The creative freedom enjoyed by bands in the days of Queen, Sabbath, Yes, Jethro Tull, David Bowie, and so many others managed to hang on in certain sectors of the music business until perhaps the mid-1990s or so–when radio began its most extreme phase of consolidation yet, even as the last of the major record labels got sucked into the bowels of giant corporations and so-called “alternative” music became just another marketing term.
These days, bands don’t form organically most of the time or even write their own songs; they’re assembled from parts, with the marginally talented singer in some regionally successful act plucked by what passes for a record label, surrounded by songwriters and session musicians, and shoved out into the world as the newest “band” that sounds like every other “band” you’ve heard in the last three years.
The songs are assembled and produced purely for radio airplay, with the same subject matter, the same production, the same general structure as every other track you heard on rock radio in the past hour. A six-minute tune with an opera in the middle? I doubt even Tool–one of the last holdouts able to get songs more than four minutes in length on the radio, at least back in 2006 when their last LP came out–would be able to push “Bohemian Rhapsody” across the finish line these days.
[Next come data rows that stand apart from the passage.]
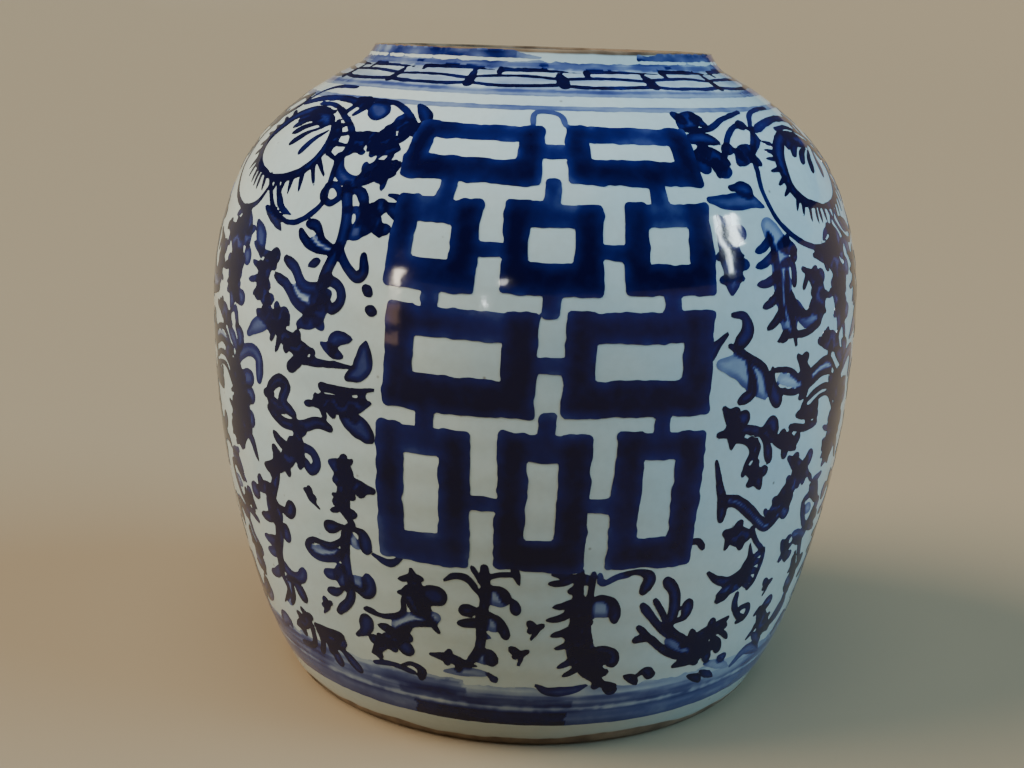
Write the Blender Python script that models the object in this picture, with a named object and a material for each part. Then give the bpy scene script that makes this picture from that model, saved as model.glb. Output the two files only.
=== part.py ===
"""Blue and white ginger jar, without its lid, as the fired clay sections a potter lutes together.

The jar is a turned shape about the Z axis and stands on its foot at z = 0. Each section is a ring cut
from one smooth wall, and neighbouring sections meet across a thin layer of luting slip. Units are metres.
"""

import math

import bmesh
import bpy
import numpy as np

MM = 0.001

# Overall form: (height, outer radius) of the turned outline, foot to shoulder.
OUTLINE_MM = (
    (0, 83.5),
    (12, 90),
    (32, 97.5),
    (60, 104.5),
    (92, 109.3),
    (118, 110.5),
    (146, 109.2),
    (168, 103),
    (184, 94),
    (196, 81.5),
    (204, 69.8),
    (210, 58.5),
)
JAR_HEIGHT = 215 * MM
WALL_AT_FOOT = 7.5 * MM
WALL_AT_SHOULDER = 5.5 * MM

# Where the sections meet, as heights of the outer surface.
FOOT_TOP = 6.5 * MM
WAIST = 112 * MM
NECK_JOINT = 208.4 * MM

# Foot ring and floor.
FOOT_INNER_RADIUS = 71.5 * MM
FOOT_CHAMFER = 1.2 * MM
FLOOR_RADIUS = 79.8 * MM
FLOOR_THICKNESS = 6 * MM
FLOOR_DISH = 1 * MM
FLOOR_CORNER = 2 * MM
WALL_STRAIGHT_TOP = 15 * MM

# Neck collar.
COLLAR_BASE_RADIUS = 59.2 * MM
COLLAR_BASE_HEIGHT = 209.6 * MM
LIP_OUTER_RADIUS = 56.8 * MM
LIP_INNER_RADIUS = 51.5 * MM
LIP_ROUNDING = 1.1 * MM
THROAT_DEPTH = 7 * MM

# Luting slip between two sections, and the clearance on each of its faces.
SLIP_THICKNESS = 1 * MM
SLIP_RIDGE = 1.4 * MM
GAP = 0.3 * MM

SEGMENTS = 60
OUTLINE_SAMPLES = 400
SHARP_EDGE_ANGLE = math.radians(40)

GLAZE_WHITE = (0.62, 0.66, 0.62, 1.0)
BARE_CLAY = (0.20, 0.13, 0.08, 1.0)
SLIP_CLAY = (0.45, 0.38, 0.30, 1.0)


def natural_spline(knots):
    """Return the natural cubic spline through (x, y) pairs as a function of x."""
    x, y = np.array(knots, dtype=float).T
    gap = np.diff(x)
    matrix = np.eye(len(x))
    right = np.zeros(len(x))
    for i in range(1, len(x) - 1):
        matrix[i, i - 1:i + 2] = gap[i - 1], 2 * (gap[i - 1] + gap[i]), gap[i]
        right[i] = 6 * ((y[i + 1] - y[i]) / gap[i] - (y[i] - y[i - 1]) / gap[i - 1])
    bend = np.linalg.solve(matrix, right)

    def value(at):
        i = np.clip(np.searchsorted(x, at) - 1, 0, len(gap) - 1)
        before, after, width = at - x[i], x[i + 1] - at, gap[i]
        curved = (bend[i] * after**3 + bend[i + 1] * before**3) / (6 * width)
        start = (y[i] / width - bend[i] * width / 6) * after
        end = (y[i + 1] / width - bend[i + 1] * width / 6) * before
        return curved + start + end

    return value


class Wall:
    """The jar's wall, followed by the distance walked along its outer surface from the foot."""

    def __init__(self, knots):
        radius_at = natural_spline(knots)
        self.height = np.linspace(knots[0][0], knots[-1][0], OUTLINE_SAMPLES)
        self.radius = radius_at(self.height)
        steps = np.hypot(np.diff(self.height), np.diff(self.radius))
        self.walked = np.concatenate(([0.0], np.cumsum(steps)))

    def walk_to(self, height):
        """Distance along the outer surface at which it reaches a height."""
        return float(np.interp(height, self.height, self.walked))

    def outer(self, walked):
        """Outer (radius, height) at a distance along the surface."""
        radius = np.interp(walked, self.walked, self.radius)
        height = np.interp(walked, self.walked, self.height)
        return float(radius), float(height)

    def thickness(self, walked):
        """Wall thickness, thinning evenly from the foot to the shoulder."""
        return float(np.interp(walked, (0, self.walked[-1]), (WALL_AT_FOOT, WALL_AT_SHOULDER)))

    def inward(self, walked, depth):
        """(radius, height) of the point a given depth below the outer surface."""
        reach = 1 * MM
        low, high = self.outer(walked - reach), self.outer(walked + reach)
        along = math.hypot(high[0] - low[0], high[1] - low[1])
        across = ((high[1] - low[1]) / along, (low[0] - high[0]) / along)
        radius, height = self.outer(walked)
        return radius - depth * across[0], height - depth * across[1]

    def inner(self, walked, ridge=0.0):
        """Inner (radius, height) opposite a distance along the outer surface."""
        return self.inward(walked, self.thickness(walked) + ridge)


def arc(centre, radius, start, end, steps):
    """Points of a circular arc in the (radius, height) plane, angles in degrees."""
    angles = np.radians(np.linspace(start, end, steps))
    return [(centre[0] + radius * math.cos(a), centre[1] + radius * math.sin(a)) for a in angles]


def make_material(name, color, roughness):
    """A plain Principled material."""
    material = bpy.data.materials.new(name)
    material.use_nodes = True
    shader = material.node_tree.nodes["Principled BSDF"]
    shader.inputs["Base Color"].default_value = color
    shader.inputs["Roughness"].default_value = roughness
    shader.inputs["Metallic"].default_value = 0.0
    return material


def turned(name, profile, color, roughness):
    """Turn a closed (radius, height) profile about the Z axis into one solid object.

    The profile runs up the outer side and down the inner side. Points on the axis become one vertex.
    """
    mesh = bmesh.new()
    rings = []
    for radius, height in profile:
        if radius == 0:
            rings.append([mesh.verts.new((0, 0, height))] * SEGMENTS)
            continue
        turn = 2 * math.pi / SEGMENTS
        rings.append([
            mesh.verts.new((radius * math.cos(turn * i), radius * math.sin(turn * i), height))
            for i in range(SEGMENTS)
        ])
    for lower, upper in zip(rings, rings[1:] + rings[:1]):
        for i in range(SEGMENTS):
            j = (i + 1) % SEGMENTS
            corners = list(dict.fromkeys((lower[i], lower[j], upper[j], upper[i])))
            if len(corners) > 2:
                mesh.faces.new(corners)
    data = bpy.data.meshes.new(name)
    mesh.to_mesh(data)
    mesh.free()
    data.shade_smooth()
    data.set_sharp_from_angle(angle=SHARP_EDGE_ANGLE)
    data.materials.append(make_material(name + "_finish", color, roughness))
    item = bpy.data.objects.new(name, data)
    bpy.context.collection.objects.link(item)
    return item


def foot_ring(wall):
    """The ring the jar stands on: a flat resting face with a chamfer on each side."""
    outer_edge = wall.outer(0)[0]
    top_edge = wall.outer(wall.walk_to(FOOT_TOP))[0]
    profile = [
        (outer_edge - FOOT_CHAMFER, 0),
        wall.outer(wall.walk_to(FOOT_CHAMFER)),
        wall.outer(wall.walk_to(FOOT_TOP / 2)),
        (top_edge, FOOT_TOP),
        (FOOT_INNER_RADIUS, FOOT_TOP),
        (FOOT_INNER_RADIUS + FOOT_CHAMFER / 2, FOOT_CHAMFER),
        (FOOT_INNER_RADIUS + 1.5 * FOOT_CHAMFER, 0),
    ]
    turned("foot_ring", profile, BARE_CLAY, 0.85)


def base_floor():
    """The jar's floor: a slightly dished disc that lies on the foot ring inside the lower wall."""
    low = FOOT_TOP + GAP
    high = low + FLOOR_THICKNESS
    profile = [
        (0, low),
        (FLOOR_RADIUS, low),
        (FLOOR_RADIUS, high - FLOOR_CORNER),
        (FLOOR_RADIUS - FLOOR_CORNER, high),
        (FLOOR_RADIUS / 2, high - FLOOR_DISH),
        (0, high - FLOOR_DISH),
    ]
    turned("base_floor", profile, GLAZE_WHITE, 0.35)


def lower_body(wall):
    """The lower half of the wall, from the foot ring to the luted joint at the waist."""
    start, end = wall.walk_to(FOOT_TOP + GAP), wall.walk_to(WAIST)
    inner_start = wall.walk_to(WALL_STRAIGHT_TOP)
    profile = [wall.outer(s) for s in np.linspace(start, end, 9)]
    profile += [wall.inner(s) for s in np.linspace(end, inner_start, 7)]
    profile.append((FLOOR_RADIUS + GAP, FOOT_TOP + GAP))
    turned("lower_body", profile, GLAZE_WHITE, 0.2)


def upper_body(wall):
    """The upper half of the wall and the shoulder, up to the neck joint."""
    start = wall.walk_to(WAIST) + 2 * GAP + SLIP_THICKNESS
    end = wall.walk_to(NECK_JOINT)
    profile = [wall.outer(s) for s in np.linspace(start, end, 13)]
    profile += [wall.inner(s) for s in np.linspace(end, start, 10)]
    turned("upper_body", profile, GLAZE_WHITE, 0.2)


def slip_band(name, wall, start):
    """A layer of luting slip across the wall, squeezed out as a low rounded ridge inside the jar."""
    low, high = start + GAP, start + GAP + SLIP_THICKNESS
    middle = (low + high) / 2
    profile = [wall.outer(low), wall.outer(high), wall.inner(high), wall.inner(middle, SLIP_RIDGE), wall.inner(low)]
    turned(name, profile, SLIP_CLAY, 0.8)


def neck_collar(wall):
    """The low tapered collar that the lid drops over, with a rounded lip and an open throat."""
    start = wall.walk_to(NECK_JOINT) + 2 * GAP + SLIP_THICKNESS
    corner_height = JAR_HEIGHT - LIP_ROUNDING
    outer_corner = (LIP_OUTER_RADIUS - LIP_ROUNDING, corner_height)
    inner_corner = (LIP_INNER_RADIUS + LIP_ROUNDING, corner_height)
    profile = [wall.outer(start), (COLLAR_BASE_RADIUS, COLLAR_BASE_HEIGHT)]
    profile += arc(outer_corner, LIP_ROUNDING, 0, 90, 4)
    profile += arc(inner_corner, LIP_ROUNDING, 90, 180, 4)
    profile += [(LIP_INNER_RADIUS, JAR_HEIGHT - THROAT_DEPTH), wall.inner(start)]
    turned("neck_collar", profile, GLAZE_WHITE, 0.25)


def main():
    for item in list(bpy.data.objects):
        bpy.data.objects.remove(item, do_unlink=True)
    wall = Wall([(height * MM, radius * MM) for height, radius in OUTLINE_MM])
    foot_ring(wall)
    base_floor()
    lower_body(wall)
    slip_band("waist_slip_band", wall, wall.walk_to(WAIST))
    upper_body(wall)
    slip_band("neck_slip_band", wall, wall.walk_to(NECK_JOINT))
    neck_collar(wall)


main()
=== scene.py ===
"""Looks of the ginger jar: the fired clay sections, their glaze, and the cobalt painting on them.

Everything on the outside is placed by two surface coordinates. `angle` is in degrees round the jar, 0 at
the front (-Y) and growing towards +X. `walk` is the distance in mm along the outline, from the foot up.
Lengths are in mm until a mesh is made, and in metres from there on.
"""
import math

import bpy
import numpy as np
from mathutils import Matrix, Vector


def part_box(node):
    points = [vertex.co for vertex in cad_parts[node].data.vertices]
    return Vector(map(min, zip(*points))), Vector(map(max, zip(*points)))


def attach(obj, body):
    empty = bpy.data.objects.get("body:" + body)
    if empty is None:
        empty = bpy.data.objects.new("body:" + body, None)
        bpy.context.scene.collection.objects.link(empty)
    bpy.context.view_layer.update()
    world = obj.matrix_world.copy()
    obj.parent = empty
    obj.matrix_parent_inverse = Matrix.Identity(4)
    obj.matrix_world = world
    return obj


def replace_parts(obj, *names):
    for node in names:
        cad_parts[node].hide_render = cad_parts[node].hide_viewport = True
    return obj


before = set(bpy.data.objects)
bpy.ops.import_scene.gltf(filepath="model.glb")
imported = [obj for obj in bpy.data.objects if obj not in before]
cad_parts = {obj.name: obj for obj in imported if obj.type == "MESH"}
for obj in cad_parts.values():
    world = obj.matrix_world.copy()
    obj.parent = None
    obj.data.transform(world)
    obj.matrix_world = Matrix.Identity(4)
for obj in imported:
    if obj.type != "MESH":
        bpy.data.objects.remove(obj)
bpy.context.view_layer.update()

MM = 0.001

# Turned outline, as (height, outer radius): the same driving points as the CAD model.
OUTLINE = (
    (0, 83.5), (12, 90), (32, 97.5), (60, 104.5), (92, 109.3), (118, 110.5),
    (146, 109.2), (168, 103), (184, 94), (196, 81.5), (204, 69.8), (210, 58.5),
)
JAR_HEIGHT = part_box("neck_collar")[1][2] / MM
FOOT_TOP = 6.5
WAIST = 112.0
NECK_JOINT = 208.4
SLIP = 1.2
# Where a slip band's ridge is given, from its top down, as shares of its thickness.
SLIP_SHARES = (1, 0.9, 0.5, 0.1, 0)
WALL_AT_FOOT, WALL_AT_SHOULDER = 7.5, 5.5
FLOOR_RADIUS, FLOOR_THICKNESS = 80.0, 6.0
COLLAR_FOOT = (58.7, 211.0)
LIP_OUTER, LIP_INNER, LIP_ROUNDING = 56.8, 51.5, 1.1
FOOT_INNER, FOOT_ROUNDING = 71.5, 1.4

# The outline stops at OUTLINE_TOP and turns into the collar round COLLAR_CORNER. The throat is cut below it.
OUTLINE_TOP = 208.8
COLLAR_CORNER = (59.4, 210.2)
THROAT = ((LIP_INNER, 211), (LIP_INNER + 0.2, 208.4), (LIP_INNER + 1.4, 206.2))

SEGMENTS = 288
SHARP_ANGLE = math.radians(38)
# Paint layers lie this far above the glaze, one above the next, and reach this far into it.
PAINT_LIFT = 0.05
LAYER_LIFT = 0.04
PAINT_DEPTH = 0.15


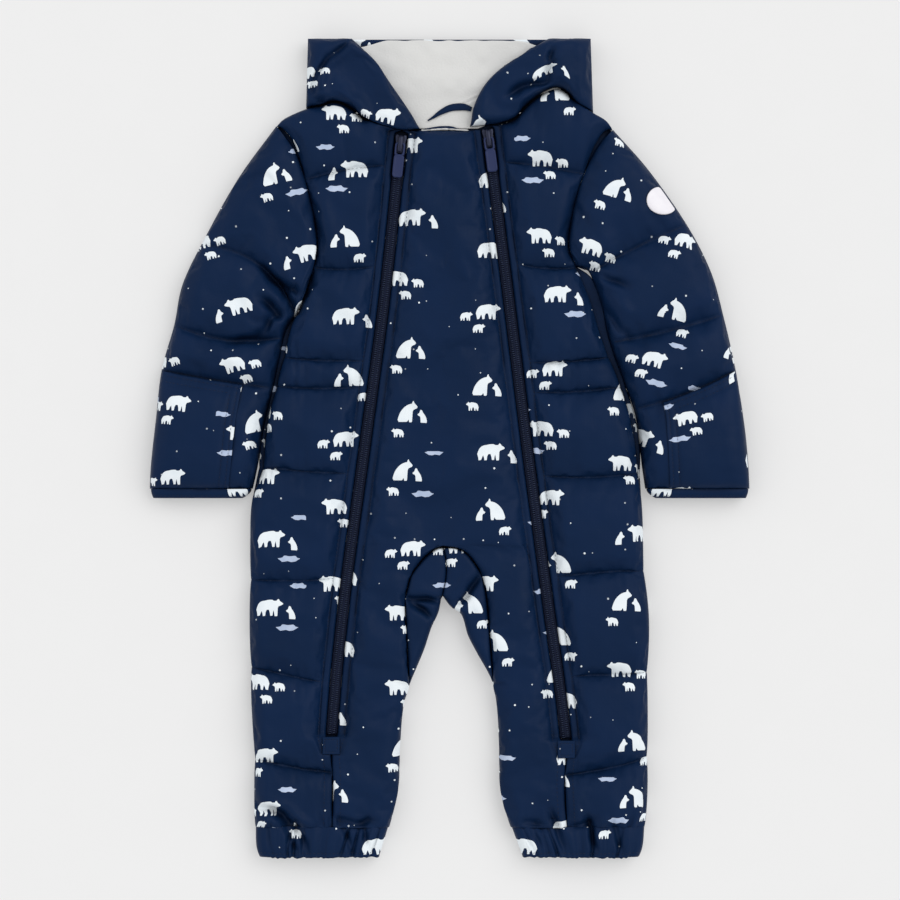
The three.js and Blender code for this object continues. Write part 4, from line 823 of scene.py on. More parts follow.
def transfer_film(colours):
    """A heat-pressed vinyl disc: plain off-white with a faint lilac cast and a soft gloss."""
    material, tree = start_material("heat_pressed_vinyl", {"Roughness": 0.35})
    cloud = add(tree, "TexNoise", object_place(tree), None, 1 / 6, 2.0).outputs["Fac"]
    dress(tree, cloud, (colours.badge, "#e6e3ec"), bump=(cloud, 0.2, 0.15))
    return material


def studio_paper(colours):
    """Matt background paper, plain pale grey, lit a little from below as on a light table."""
    levels = {"Roughness": 0.9, "Specular IOR Level": 0.1}
    material, tree = start_material("background_paper", {**levels, **PAPER_GLOW})
    grain = add(tree, "TexNoise", object_place(tree), None, 1 / 40, 2.0)
    dress(tree, grain.outputs["Fac"], (colours.paper, "#c4c4c4"))
    return material


MATERIALS = {}


def finish_named(name):
    """A finish by its short name, made once."""
    scene = bpy.context.scene
    if name not in MATERIALS:
        sizes, colours = scene.snowsuit_sizes, scene.snowsuit_colours
        makers = {
            "lining": brushed_jersey, "tape": woven_tape, "coil": nylon_filament, "slider": enamelled_zinc,
            "grip": moulded_pvc, "thread": spun_thread, "badge": transfer_film, "paper": studio_paper,
        }
        MATERIALS[name] = printed_nylon(sizes, colours) if name == "shell" else makers[name](colours)
    return MATERIALS[name]


# Stitching

STITCHES = []


def sew(path, length=2.6, gap=0.7, radius=0.15, lift=0.06):
    """Lays stitches along a path of points in mm. They are joined into one piece at the end."""
    path = np.asarray(path, float)
    steps = np.concatenate([[0], np.cumsum(np.linalg.norm(np.diff(path, axis=0), axis=1))])
    starts = (np.arange(max(int(steps[-1] // (length + gap)), 1)) + 0.1) * (length + gap)
    at = []
    for part in (0, 0.5, 1):
        at.append(np.stack([np.interp(starts + part * length, steps, path[:, i]) for i in range(3)], -1))
    at[0] = at[0] - (0, 0, radius * 0.5)
    at[1] = at[1] + (0, 0, radius + lift)
    at[2] = at[2] - (0, 0, radius * 0.5)
    STITCHES.extend((a, b, c, radius) for a, b, c in zip(*at))


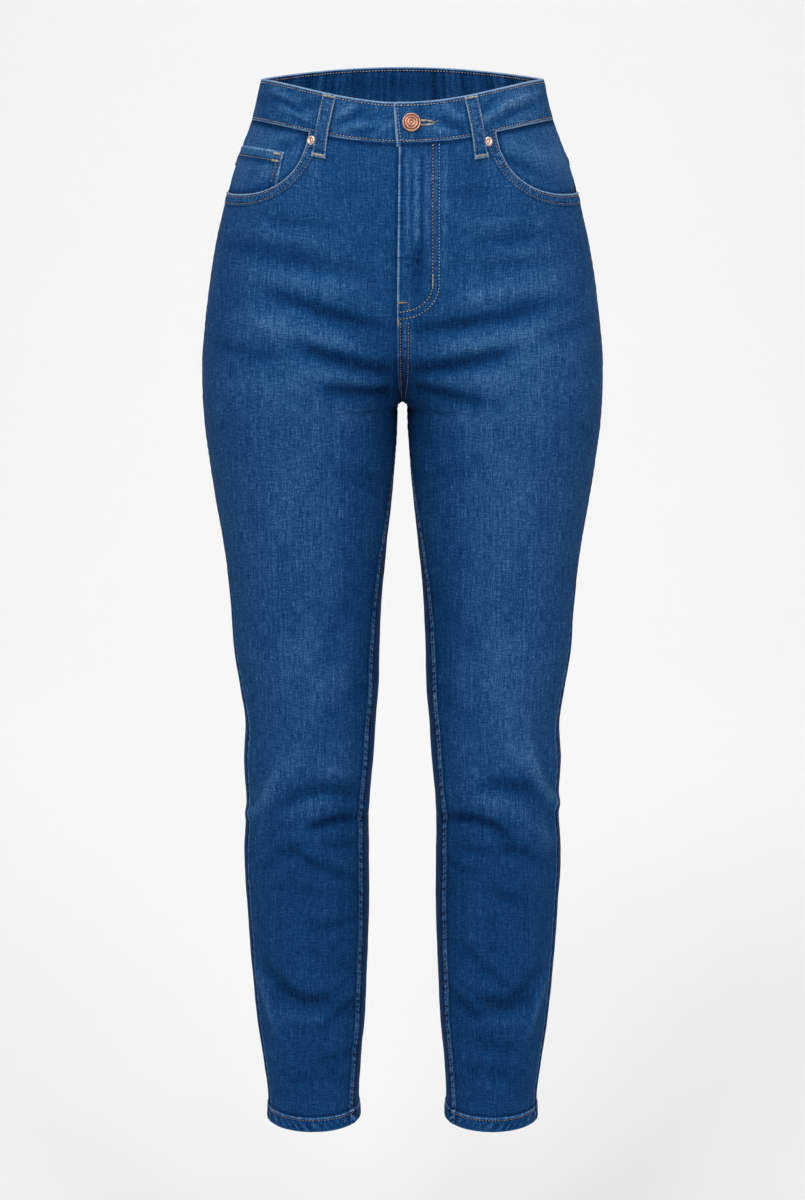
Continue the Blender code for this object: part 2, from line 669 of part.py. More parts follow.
def button(name):
    """A shank button: a dished cap on a post that passes through the eye of the buttonhole."""
    spot, normal = front_spot(BUTTON_X, BUTTON_DROP)
    proud = (BAND_THICK - CLOTH) / 2
    back = proud + SEAM_GAP  # the cap's underside, above the smooth form
    foot = -(BAND_THICK + SEAM_GAP) + proud + 0.3 * MM
    r = BUTTON_RADIUS
    profile = [
        (0, back + 2.6 * MM), (r * 0.35, back + 2.5 * MM), (r * 0.5, back + 2.1 * MM),
        (r * 0.72, back + 2.1 * MM), (r * 0.84, back + 2.6 * MM), (r * 0.94, back + 2.3 * MM),
        (r, back + 1.4 * MM), (r * 0.97, back + 0.5 * MM), (r * 0.86, back),
        (SHANK_RADIUS, back), (SHANK_RADIUS, foot), (0, foot),
    ]  # fmt: skip
    return turned(name, profile, 28, spot, normal, COPPER, 0.35)


def rivet(name, side):
    """A rivet cap with a raised point in a dished ring, at the corner of the pocket."""
    spot, normal = front_spot(side * RIVET_X, RIVET_DROP)
    r, base = RIVET_RADIUS, SEAM_GAP
    profile = [
        (0, base + 1.2 * MM), (r * 0.22, base + 0.9 * MM), (r * 0.34, base + 0.45 * MM),
        (r * 0.55, base + 0.9 * MM), (r * 0.8, base + 1.1 * MM), (r, base + 0.5 * MM),
        (r * 0.94, base), (0, base),
    ]  # fmt: skip
    return turned(name, profile, 18, spot, normal, COPPER, 0.3)


def main():
    clear_scene()
    for word, side in (("left", 1), ("right", -1)):
        front_panel("front_" + word, side)
        panel("back_" + word, side, True, yoke_seam)
        yoke("yoke_" + word, side)
        pocket_facing("pocket_facing_" + word, side)
        back_pocket("back_pocket_" + word, side)
        rivet("rivet_" + word, side)
    coin_pocket("coin_pocket")
    waistband("waistband")
    for loop in LOOPS:
        belt_loop(loop)
    centre_back_loop("belt_loop_back_centre")
    button("button")


main()
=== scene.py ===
import math

import bmesh
import bpy
import numpy as np
from mathutils import Matrix, Vector
from mathutils.bvhtree import BVHTree


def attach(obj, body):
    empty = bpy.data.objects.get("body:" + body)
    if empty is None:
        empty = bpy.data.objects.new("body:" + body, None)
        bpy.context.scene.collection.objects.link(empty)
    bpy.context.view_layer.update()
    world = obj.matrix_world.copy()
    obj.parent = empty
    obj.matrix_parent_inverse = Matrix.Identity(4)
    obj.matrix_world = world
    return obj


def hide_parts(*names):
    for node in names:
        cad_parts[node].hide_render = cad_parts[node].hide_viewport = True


# High-waisted skinny jeans, hollow as worn. Metres, front towards -Y, wearer's left +X.
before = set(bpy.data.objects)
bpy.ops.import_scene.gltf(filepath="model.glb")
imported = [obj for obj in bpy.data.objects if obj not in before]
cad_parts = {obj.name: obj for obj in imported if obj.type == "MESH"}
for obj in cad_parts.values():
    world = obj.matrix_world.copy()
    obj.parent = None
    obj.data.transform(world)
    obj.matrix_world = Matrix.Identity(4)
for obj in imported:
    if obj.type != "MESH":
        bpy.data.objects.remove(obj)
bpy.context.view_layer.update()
mm = 0.001

# the hollow form, the same as the solids'
form = {
    "outseam": 980 * mm, "rise": 286 * mm, "bandHeight": 36 * mm,
    "cloth": 1.2 * mm, "hemHeight": 14 * mm, "seamGap": 0.3 * mm, "sideLift": 3 * mm,
    "frontDip": 18 * mm, "dipPower": 3.3, "backRise": 9 * mm, "liftEnd": 250 * mm,
    "hipSplit": 150 * mm, "splitPower": 1.6, "crotchStart": 236 * mm, "saddle": 3 * mm,
    "foldTurn": 22 * mm, "foldClear": 14 * mm, "arcSteps": 64,
}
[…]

Perhaps this sounds like the complaining of an older person, “music was better back in my day,” but there’s a reason why “Bohemian Rhapsody” has lasted 40 years and two generations, while most of the hits streaming on Spotify today will be long forgotten half a decade from now, let alone four. Bohemian Rhapsody, the movie, touches on that reason (as have other movies, like Almost Famous and Velvet Goldmine), but you’d probably need a whole film, or perhaps a miniseries, to truly delve into one of the most fertile and rich periods in the history of rock music.